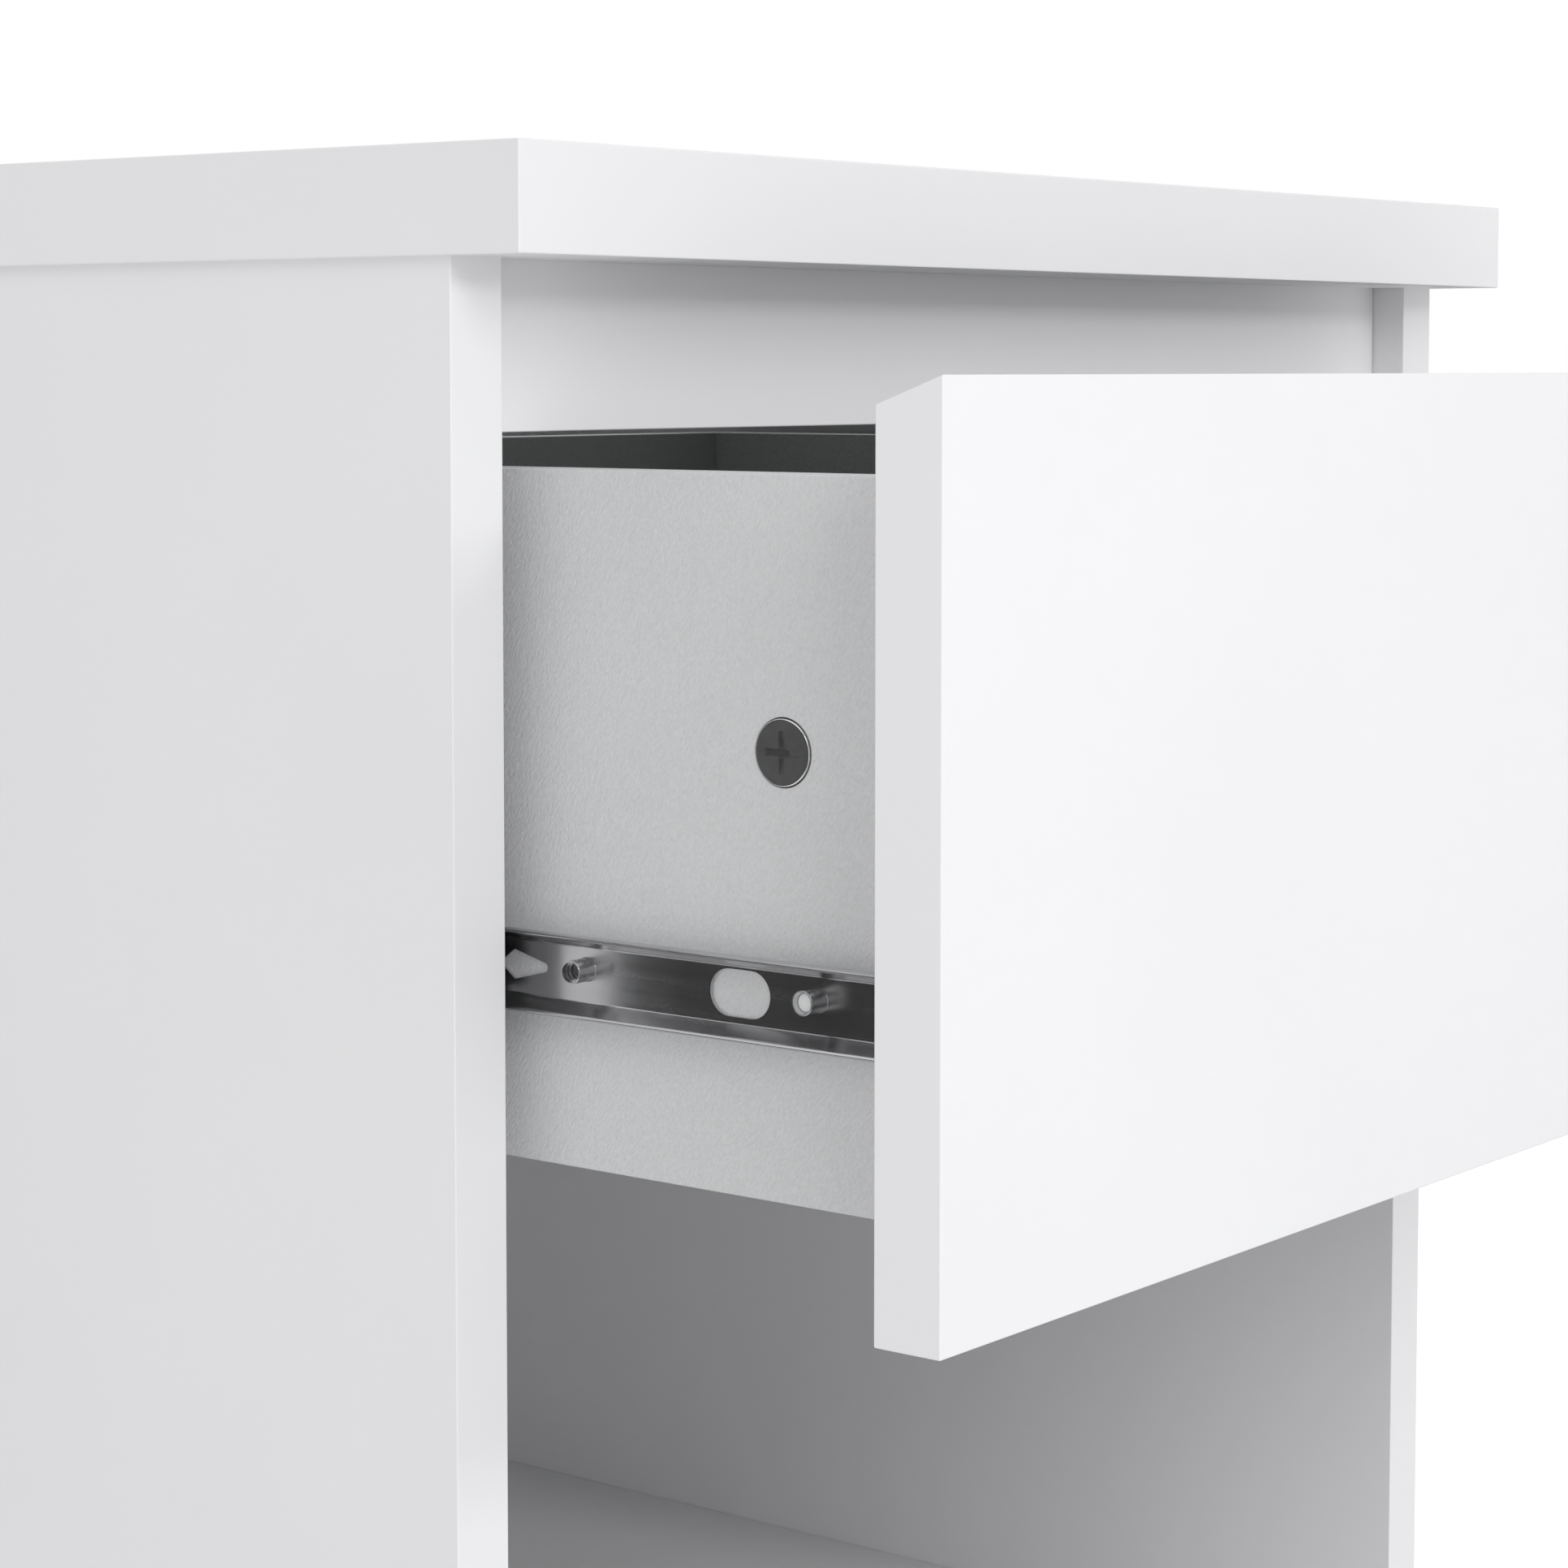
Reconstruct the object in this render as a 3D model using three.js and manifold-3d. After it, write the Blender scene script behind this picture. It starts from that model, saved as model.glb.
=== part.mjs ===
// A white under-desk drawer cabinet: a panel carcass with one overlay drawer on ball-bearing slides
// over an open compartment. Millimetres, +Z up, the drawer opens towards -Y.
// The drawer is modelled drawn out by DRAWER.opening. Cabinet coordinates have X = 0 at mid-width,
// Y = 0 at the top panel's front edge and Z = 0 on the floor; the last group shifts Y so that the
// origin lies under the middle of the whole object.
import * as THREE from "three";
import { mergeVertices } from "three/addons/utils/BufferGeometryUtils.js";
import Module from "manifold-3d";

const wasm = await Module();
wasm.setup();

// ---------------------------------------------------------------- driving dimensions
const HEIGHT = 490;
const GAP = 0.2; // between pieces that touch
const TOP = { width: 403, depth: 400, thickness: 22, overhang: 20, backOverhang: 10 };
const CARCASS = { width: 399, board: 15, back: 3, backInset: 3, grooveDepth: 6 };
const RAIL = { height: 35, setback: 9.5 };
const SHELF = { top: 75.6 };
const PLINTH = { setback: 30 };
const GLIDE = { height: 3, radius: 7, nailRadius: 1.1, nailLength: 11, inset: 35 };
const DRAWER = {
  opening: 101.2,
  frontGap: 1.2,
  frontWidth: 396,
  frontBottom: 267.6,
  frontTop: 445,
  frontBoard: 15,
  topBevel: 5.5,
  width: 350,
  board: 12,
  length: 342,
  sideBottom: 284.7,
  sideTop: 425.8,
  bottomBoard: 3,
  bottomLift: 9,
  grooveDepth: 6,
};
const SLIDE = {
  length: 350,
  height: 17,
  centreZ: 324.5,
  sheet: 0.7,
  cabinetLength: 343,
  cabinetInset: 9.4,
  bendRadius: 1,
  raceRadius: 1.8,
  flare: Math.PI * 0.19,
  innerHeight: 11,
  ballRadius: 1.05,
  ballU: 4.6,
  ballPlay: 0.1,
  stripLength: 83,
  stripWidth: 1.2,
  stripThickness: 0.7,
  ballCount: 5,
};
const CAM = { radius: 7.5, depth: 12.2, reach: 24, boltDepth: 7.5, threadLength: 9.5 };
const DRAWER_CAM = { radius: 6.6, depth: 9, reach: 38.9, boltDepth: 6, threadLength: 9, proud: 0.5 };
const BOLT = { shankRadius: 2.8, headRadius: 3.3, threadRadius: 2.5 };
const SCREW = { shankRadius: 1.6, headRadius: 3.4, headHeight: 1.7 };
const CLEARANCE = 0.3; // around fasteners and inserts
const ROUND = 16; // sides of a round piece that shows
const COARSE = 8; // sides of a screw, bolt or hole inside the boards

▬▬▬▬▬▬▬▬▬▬

=== TASK DESCRIPTION ===
Quote exactly the stretch of lines above that starts at the first one and ends at the line with "wasm.setup();", and nothing beyond it.

=== THE RESULT ===
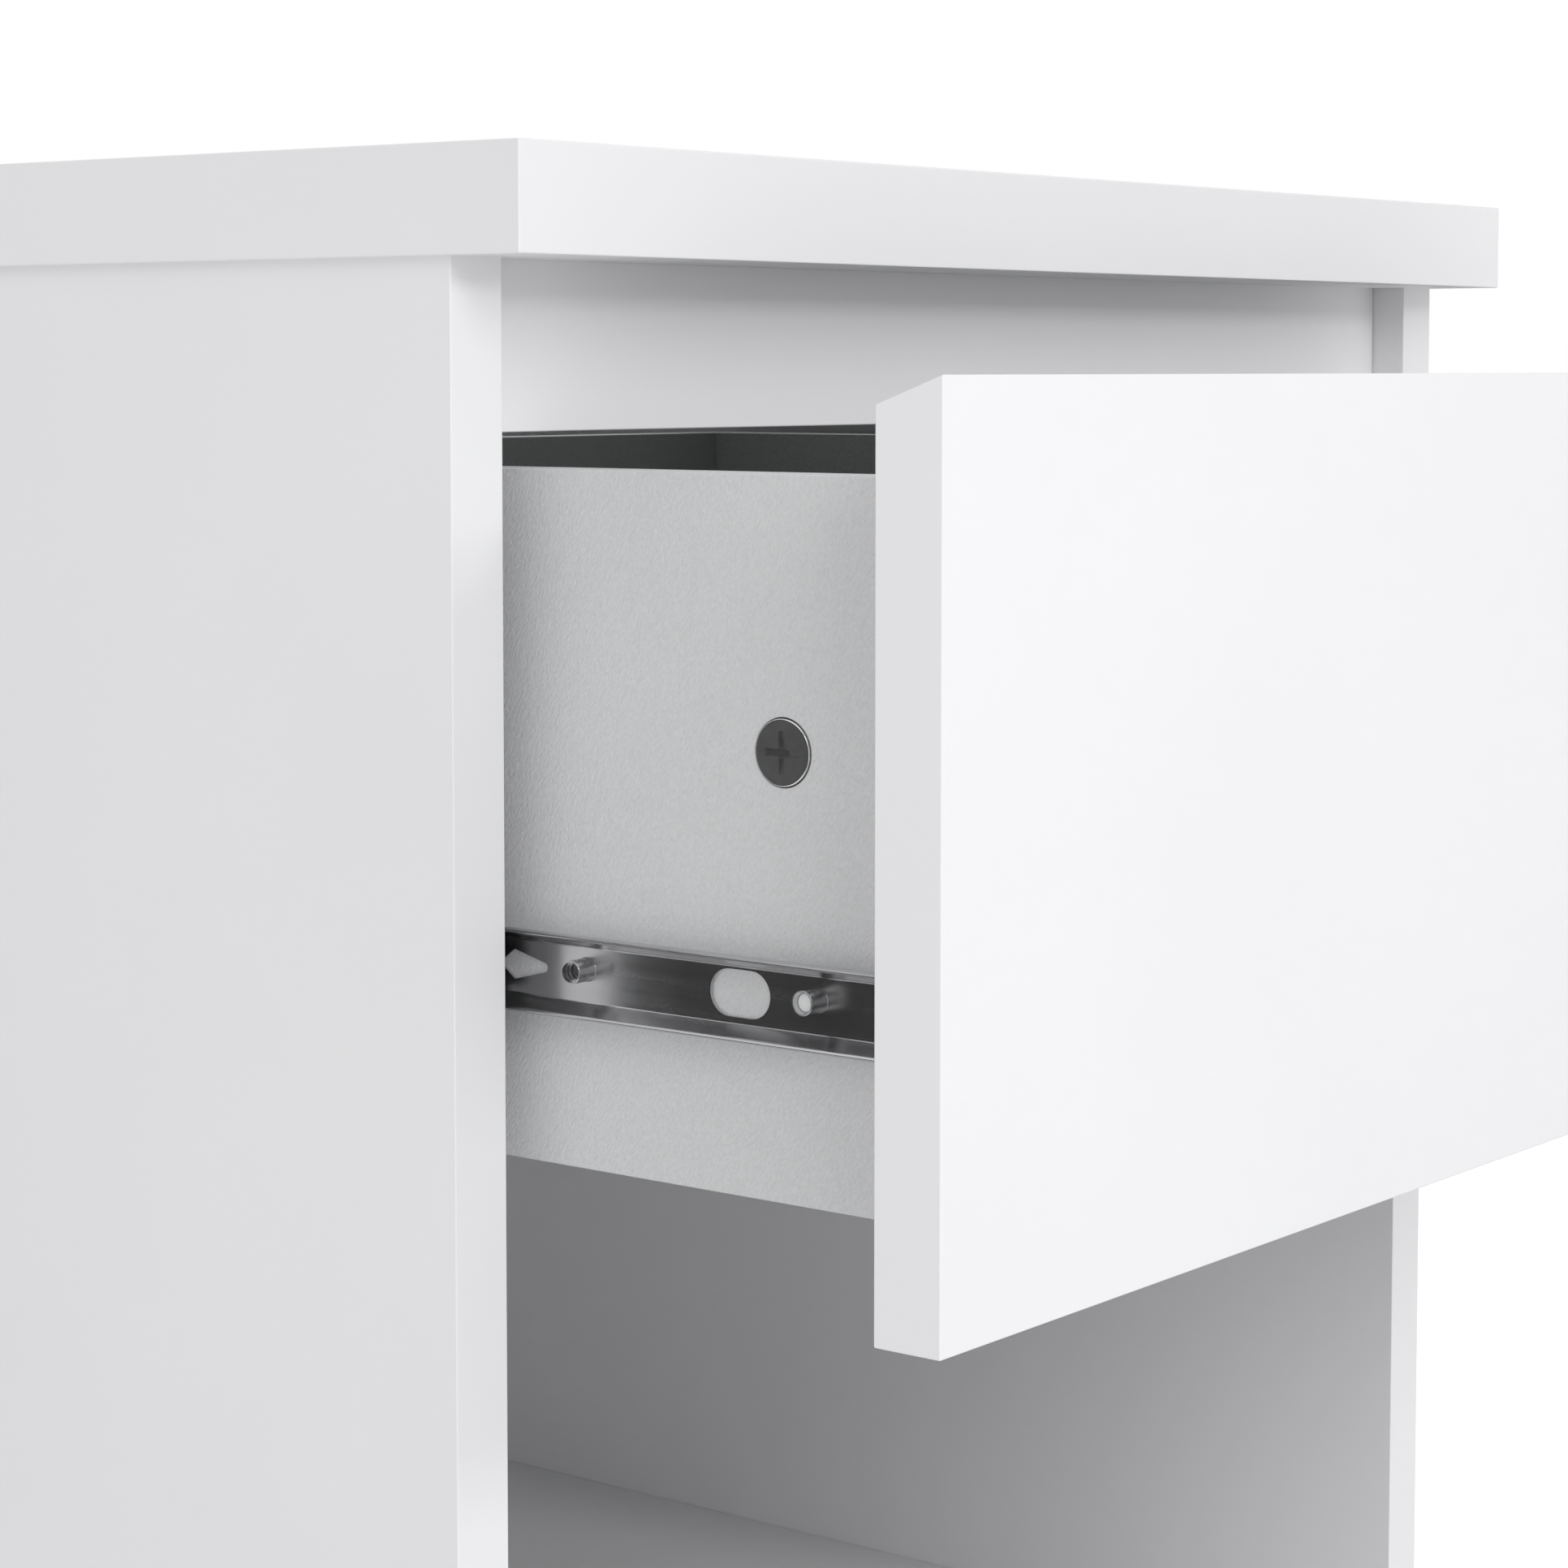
Reconstruct the object in this render as a 3D model using three.js and manifold-3d. After it, write the Blender scene script behind this picture. It starts from that model, saved as model.glb.
=== part.mjs ===
// A white under-desk drawer cabinet: a panel carcass with one overlay drawer on ball-bearing slides
// over an open compartment. Millimetres, +Z up, the drawer opens towards -Y.
// The drawer is modelled drawn out by DRAWER.opening. Cabinet coordinates have X = 0 at mid-width,
// Y = 0 at the top panel's front edge and Z = 0 on the floor; the last group shifts Y so that the
// origin lies under the middle of the whole object.
import * as THREE from "three";
import { mergeVertices } from "three/addons/utils/BufferGeometryUtils.js";
import Module from "manifold-3d";

const wasm = await Module();
wasm.setup();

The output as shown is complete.